Vira e mexe, palavrinhas mágicas — não necessariamente novas — são incorporadas ao vocabulário político. Recomenda-se cautela ao utilizá-las. Não raro, são destinadas a embalar narrativas ao sabor das conveniências de determinado freguês. É o caso de um termo que, embora ainda não seja o da vez, ocupará o noticiário muito em breve: “conciliação”. Como surgirá no contexto da sucessão presidencial de 2018,
a expressão virá para qualificar um(a) aspirante a candidato(a) cujo maior predicado é ser o “nome da conciliação”.

Do latim conciliatio, conciliação é o ato de casar, harmonizar, reunir. Aplicado à política, o vocábulo costuma despertar paixões e ódios. Os que o defendem apontam benefícios em nome de “interesses da nação”, da “paz social” e da “estabilidade política”. Os que o repudiam falam em articulações de poucos, em geral, de cúpula, em decisões restritas de gabinete, sempre em detrimento dos anseios populares.
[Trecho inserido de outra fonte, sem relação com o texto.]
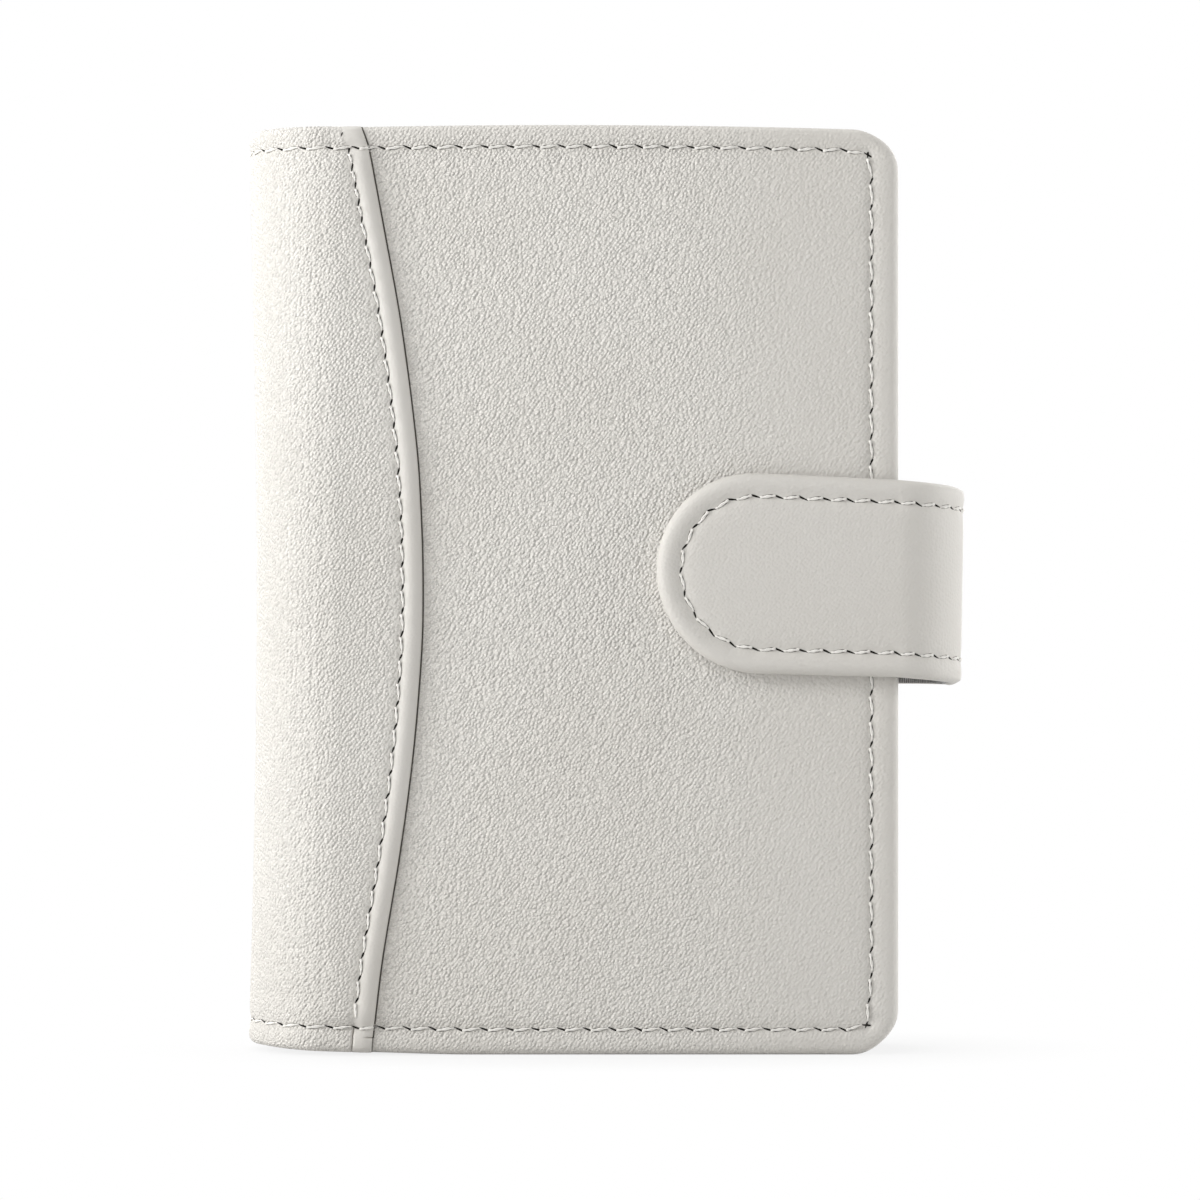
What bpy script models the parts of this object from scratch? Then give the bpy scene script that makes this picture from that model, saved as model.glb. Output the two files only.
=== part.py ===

Na história política brasileira a palavra ganhou notabilidade no Segundo Reinado com o Gabinete Paraná, responsável por consolidar uma inédita estabilidade ao conciliar conservadores e liberais. No livro
“Um Estadista no Império”, Joaquim Nabuco narra o período com rara maestria. Na década de 1990, a obra foi recomendada por FHC aos tucanos mais refratários a uma aliança com o PFL. Também houve conciliação após a Revolução Praieira de 1848 com a adesão dos liberais vencidos, e após a Revolução Constitucionalista de 1932, com a composição de Getúlio Vargas com a elite paulista derrotada.

É possível falar também em conciliação na “política dos governadores” da República Velha, nos acordos
que permearam e permitiram a redemocratização e quando Lula uniu “o capital e o trabalho”, ao compor
a chapa com o vice José Alencar, e lançou a famosa Carta aos Brasileiros. O rompimento do pacto, no entanto, viria sem qualquer pudor ou freio moral mais adiante, como se viu. Exceto para os amigos do rei. Para esses, o Brasil virou Pasárgada — até serem flagrados pela Lava Jato.
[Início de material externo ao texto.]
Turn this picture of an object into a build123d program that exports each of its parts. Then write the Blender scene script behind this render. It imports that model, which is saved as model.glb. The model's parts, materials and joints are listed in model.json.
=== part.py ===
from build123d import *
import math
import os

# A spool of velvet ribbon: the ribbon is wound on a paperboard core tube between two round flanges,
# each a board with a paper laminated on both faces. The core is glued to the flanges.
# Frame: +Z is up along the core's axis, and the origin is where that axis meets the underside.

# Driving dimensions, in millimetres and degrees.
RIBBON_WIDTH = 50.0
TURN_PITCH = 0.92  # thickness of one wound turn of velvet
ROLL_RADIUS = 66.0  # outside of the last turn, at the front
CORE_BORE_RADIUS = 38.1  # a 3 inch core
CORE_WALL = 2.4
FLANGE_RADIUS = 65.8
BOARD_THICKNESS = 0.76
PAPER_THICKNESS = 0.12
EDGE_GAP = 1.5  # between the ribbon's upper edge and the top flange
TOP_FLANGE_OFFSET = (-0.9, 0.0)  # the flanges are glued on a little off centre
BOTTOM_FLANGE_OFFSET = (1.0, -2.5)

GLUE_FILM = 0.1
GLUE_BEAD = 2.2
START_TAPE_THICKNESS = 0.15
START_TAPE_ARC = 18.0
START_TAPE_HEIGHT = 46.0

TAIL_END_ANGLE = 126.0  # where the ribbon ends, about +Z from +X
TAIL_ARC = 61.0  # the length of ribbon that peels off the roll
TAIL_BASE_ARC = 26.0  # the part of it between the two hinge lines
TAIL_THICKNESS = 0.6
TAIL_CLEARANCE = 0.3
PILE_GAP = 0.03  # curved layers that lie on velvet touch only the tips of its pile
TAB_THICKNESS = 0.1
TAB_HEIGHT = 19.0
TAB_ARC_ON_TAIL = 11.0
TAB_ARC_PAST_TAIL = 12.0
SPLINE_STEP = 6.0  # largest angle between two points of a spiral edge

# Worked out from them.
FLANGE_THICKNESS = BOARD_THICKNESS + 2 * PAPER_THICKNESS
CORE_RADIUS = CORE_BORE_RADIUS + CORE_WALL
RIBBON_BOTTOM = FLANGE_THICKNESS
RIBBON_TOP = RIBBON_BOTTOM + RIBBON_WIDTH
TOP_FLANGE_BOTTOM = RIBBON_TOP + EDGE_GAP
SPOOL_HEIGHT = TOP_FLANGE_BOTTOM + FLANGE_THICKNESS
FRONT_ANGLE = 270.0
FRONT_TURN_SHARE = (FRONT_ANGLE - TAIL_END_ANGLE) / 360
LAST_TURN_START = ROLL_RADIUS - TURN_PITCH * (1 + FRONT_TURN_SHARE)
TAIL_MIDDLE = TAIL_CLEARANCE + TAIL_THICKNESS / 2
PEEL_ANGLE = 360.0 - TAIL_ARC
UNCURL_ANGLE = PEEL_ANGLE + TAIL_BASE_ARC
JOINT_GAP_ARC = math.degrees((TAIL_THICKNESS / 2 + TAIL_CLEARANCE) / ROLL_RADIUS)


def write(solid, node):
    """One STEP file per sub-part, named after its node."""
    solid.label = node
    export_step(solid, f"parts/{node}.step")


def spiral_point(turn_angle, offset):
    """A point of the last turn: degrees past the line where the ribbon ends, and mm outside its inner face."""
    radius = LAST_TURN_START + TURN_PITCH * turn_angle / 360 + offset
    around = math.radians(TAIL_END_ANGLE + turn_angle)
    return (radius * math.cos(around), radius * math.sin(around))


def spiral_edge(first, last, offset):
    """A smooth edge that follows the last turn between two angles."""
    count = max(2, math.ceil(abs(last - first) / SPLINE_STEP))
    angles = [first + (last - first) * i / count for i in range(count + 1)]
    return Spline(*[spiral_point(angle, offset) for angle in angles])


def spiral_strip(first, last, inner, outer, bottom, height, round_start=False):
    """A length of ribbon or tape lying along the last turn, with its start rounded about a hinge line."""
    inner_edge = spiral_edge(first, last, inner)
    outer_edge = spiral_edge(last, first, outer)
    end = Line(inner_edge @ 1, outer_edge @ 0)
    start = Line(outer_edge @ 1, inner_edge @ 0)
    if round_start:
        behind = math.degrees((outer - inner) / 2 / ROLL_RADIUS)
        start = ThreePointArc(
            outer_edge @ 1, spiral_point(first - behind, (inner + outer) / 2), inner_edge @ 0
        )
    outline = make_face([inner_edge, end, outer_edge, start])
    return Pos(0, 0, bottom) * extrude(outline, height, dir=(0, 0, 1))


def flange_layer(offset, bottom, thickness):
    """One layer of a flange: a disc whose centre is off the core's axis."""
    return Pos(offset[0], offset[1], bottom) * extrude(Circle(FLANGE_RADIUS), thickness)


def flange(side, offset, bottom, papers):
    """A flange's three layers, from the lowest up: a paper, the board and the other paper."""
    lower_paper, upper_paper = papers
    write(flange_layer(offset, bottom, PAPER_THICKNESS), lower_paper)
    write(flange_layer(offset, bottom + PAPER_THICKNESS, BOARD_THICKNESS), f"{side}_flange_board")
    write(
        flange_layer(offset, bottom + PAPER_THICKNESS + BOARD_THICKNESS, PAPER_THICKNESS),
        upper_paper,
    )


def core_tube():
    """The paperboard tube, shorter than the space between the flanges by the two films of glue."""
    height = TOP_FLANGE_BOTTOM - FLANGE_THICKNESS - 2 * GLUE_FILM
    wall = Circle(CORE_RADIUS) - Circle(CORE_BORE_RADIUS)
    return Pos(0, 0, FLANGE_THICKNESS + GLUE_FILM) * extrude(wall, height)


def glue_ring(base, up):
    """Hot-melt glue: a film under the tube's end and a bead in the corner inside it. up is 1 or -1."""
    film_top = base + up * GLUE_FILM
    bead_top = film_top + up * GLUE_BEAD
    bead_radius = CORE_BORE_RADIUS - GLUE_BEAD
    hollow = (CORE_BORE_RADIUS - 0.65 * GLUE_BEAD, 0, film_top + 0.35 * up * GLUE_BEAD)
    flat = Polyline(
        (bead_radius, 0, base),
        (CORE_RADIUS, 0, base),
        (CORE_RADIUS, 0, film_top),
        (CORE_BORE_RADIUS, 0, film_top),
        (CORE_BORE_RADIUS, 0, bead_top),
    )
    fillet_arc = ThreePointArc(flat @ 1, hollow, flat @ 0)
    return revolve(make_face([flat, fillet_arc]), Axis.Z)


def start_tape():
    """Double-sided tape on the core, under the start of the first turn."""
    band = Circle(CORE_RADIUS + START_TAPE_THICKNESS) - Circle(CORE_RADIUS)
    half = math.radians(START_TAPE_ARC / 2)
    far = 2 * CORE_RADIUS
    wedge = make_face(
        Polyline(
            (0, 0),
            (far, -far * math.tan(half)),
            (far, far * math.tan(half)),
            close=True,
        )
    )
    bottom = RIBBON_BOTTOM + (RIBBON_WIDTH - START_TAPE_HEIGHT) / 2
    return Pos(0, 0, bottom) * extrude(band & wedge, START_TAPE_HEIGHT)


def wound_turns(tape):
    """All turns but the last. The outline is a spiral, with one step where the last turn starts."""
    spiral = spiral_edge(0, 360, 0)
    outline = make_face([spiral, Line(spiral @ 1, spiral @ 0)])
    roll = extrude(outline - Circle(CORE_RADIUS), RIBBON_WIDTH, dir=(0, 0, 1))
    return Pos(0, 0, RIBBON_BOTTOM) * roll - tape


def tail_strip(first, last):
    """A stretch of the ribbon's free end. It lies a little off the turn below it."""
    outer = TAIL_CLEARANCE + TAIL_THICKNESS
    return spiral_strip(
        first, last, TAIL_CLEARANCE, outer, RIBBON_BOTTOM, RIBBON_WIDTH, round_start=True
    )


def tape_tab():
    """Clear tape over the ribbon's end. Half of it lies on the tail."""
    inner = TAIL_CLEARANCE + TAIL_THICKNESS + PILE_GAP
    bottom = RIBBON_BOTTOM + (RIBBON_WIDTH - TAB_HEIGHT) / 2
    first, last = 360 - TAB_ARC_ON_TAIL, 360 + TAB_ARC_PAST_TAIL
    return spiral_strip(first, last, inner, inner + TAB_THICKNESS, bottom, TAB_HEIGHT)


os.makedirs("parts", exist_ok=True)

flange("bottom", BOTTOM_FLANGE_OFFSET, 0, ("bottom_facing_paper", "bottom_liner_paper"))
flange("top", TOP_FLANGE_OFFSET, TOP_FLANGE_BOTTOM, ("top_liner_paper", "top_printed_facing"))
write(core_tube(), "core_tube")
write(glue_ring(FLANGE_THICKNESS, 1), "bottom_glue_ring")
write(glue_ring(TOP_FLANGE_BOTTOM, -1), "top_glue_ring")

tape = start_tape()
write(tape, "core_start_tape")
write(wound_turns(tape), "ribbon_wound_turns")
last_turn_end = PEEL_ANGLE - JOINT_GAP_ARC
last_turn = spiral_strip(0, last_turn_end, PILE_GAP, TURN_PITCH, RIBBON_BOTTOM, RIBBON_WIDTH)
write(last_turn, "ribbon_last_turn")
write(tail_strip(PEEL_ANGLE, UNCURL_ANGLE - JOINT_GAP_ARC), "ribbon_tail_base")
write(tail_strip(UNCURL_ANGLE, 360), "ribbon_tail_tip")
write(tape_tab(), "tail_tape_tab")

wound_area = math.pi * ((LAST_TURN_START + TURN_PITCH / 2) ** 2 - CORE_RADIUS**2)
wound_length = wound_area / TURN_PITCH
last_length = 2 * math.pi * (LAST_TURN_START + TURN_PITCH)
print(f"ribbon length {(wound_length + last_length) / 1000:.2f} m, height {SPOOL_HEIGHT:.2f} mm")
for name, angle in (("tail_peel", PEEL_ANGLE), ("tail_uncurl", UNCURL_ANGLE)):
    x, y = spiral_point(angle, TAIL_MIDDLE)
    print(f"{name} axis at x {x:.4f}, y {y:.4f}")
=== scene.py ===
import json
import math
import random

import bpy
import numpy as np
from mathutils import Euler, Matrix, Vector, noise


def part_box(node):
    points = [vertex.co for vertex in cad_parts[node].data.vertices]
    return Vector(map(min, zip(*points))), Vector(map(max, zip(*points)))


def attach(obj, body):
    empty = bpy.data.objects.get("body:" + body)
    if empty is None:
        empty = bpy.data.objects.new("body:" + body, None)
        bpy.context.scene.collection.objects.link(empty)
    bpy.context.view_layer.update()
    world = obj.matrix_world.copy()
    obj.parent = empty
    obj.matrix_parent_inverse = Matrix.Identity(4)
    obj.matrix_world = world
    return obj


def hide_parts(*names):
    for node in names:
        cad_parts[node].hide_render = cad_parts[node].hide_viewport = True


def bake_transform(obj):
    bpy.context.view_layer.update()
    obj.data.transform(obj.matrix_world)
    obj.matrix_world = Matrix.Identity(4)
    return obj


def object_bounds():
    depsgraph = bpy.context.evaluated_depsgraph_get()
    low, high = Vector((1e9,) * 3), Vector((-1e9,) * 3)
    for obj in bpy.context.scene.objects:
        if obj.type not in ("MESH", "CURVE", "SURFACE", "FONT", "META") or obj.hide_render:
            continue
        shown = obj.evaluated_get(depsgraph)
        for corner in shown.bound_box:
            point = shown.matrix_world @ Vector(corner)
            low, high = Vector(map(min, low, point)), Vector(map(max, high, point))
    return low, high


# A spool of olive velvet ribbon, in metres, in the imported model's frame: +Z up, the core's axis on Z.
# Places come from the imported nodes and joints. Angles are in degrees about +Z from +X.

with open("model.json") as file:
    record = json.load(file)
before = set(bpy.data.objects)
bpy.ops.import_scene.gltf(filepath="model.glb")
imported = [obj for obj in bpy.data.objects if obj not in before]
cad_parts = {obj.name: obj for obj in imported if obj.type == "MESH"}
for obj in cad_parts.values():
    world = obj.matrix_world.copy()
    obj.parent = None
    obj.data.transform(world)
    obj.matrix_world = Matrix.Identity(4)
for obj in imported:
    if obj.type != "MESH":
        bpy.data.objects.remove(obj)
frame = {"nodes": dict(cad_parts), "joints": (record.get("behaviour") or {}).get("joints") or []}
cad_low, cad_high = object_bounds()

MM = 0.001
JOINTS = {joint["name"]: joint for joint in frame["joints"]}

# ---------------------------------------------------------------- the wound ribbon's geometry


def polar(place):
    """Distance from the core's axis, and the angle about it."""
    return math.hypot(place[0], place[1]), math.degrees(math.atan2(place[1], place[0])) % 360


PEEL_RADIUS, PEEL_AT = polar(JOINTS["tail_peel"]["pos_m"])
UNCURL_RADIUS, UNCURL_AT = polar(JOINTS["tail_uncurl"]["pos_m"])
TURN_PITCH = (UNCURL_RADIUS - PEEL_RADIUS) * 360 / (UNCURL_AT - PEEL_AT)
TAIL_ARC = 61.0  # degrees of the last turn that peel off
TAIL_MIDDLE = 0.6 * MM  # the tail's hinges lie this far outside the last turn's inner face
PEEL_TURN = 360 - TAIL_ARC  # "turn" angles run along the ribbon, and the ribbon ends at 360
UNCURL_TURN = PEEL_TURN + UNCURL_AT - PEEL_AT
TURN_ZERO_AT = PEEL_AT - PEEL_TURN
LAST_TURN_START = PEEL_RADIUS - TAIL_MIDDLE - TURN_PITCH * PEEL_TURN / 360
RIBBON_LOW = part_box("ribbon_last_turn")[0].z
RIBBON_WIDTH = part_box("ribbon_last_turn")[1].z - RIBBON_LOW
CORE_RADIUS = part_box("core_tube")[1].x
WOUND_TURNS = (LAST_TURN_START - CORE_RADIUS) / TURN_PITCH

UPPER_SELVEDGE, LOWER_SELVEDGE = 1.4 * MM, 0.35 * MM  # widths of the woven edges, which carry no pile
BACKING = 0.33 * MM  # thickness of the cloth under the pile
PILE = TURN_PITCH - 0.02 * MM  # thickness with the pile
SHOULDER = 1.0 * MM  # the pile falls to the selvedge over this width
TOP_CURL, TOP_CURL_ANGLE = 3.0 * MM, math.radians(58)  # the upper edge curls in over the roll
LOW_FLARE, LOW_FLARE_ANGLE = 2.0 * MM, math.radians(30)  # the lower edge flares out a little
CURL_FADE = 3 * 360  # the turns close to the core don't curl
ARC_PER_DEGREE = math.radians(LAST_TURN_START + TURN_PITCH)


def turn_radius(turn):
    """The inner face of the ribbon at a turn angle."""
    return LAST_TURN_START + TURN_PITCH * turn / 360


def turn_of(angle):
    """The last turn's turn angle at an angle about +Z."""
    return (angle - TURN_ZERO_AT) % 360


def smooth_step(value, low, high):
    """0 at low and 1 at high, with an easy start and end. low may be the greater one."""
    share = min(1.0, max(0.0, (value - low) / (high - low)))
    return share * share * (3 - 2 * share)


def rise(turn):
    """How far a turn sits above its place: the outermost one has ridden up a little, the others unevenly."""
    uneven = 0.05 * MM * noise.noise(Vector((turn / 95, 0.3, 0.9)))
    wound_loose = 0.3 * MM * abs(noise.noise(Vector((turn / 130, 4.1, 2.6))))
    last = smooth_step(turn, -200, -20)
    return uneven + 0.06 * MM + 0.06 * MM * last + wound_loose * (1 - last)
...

O polêmico ex-primeiro ministro do Brasil Imperial (1853), Honório Hermeto Carneiro Leão, o Marquês do Paraná, que recebeu o nobre título sem nunca ter pisado no território paranaense, adorava uma “conciliação”. Usava o termo para designar “o sossego do espírito, a calma das paixões”. Claro, as paixões que ele gostava de serenar eram as do povo. Suspeito de enriquecimento ilícito e um entusiasta da escravidão, Leão não conseguia conter seus instintos mais primitivos ao lidar com uma prima de primeiro grau, com quem, ao fim e ao cabo, acabou casando para que a família não tivesse de dividir as heranças. Instado a explicar sua incompatível evolução patrimonial, usou uma desculpa à la João Alves: teria acertado duas vezes na loteria. Como se vê, um excelente “conciliador”.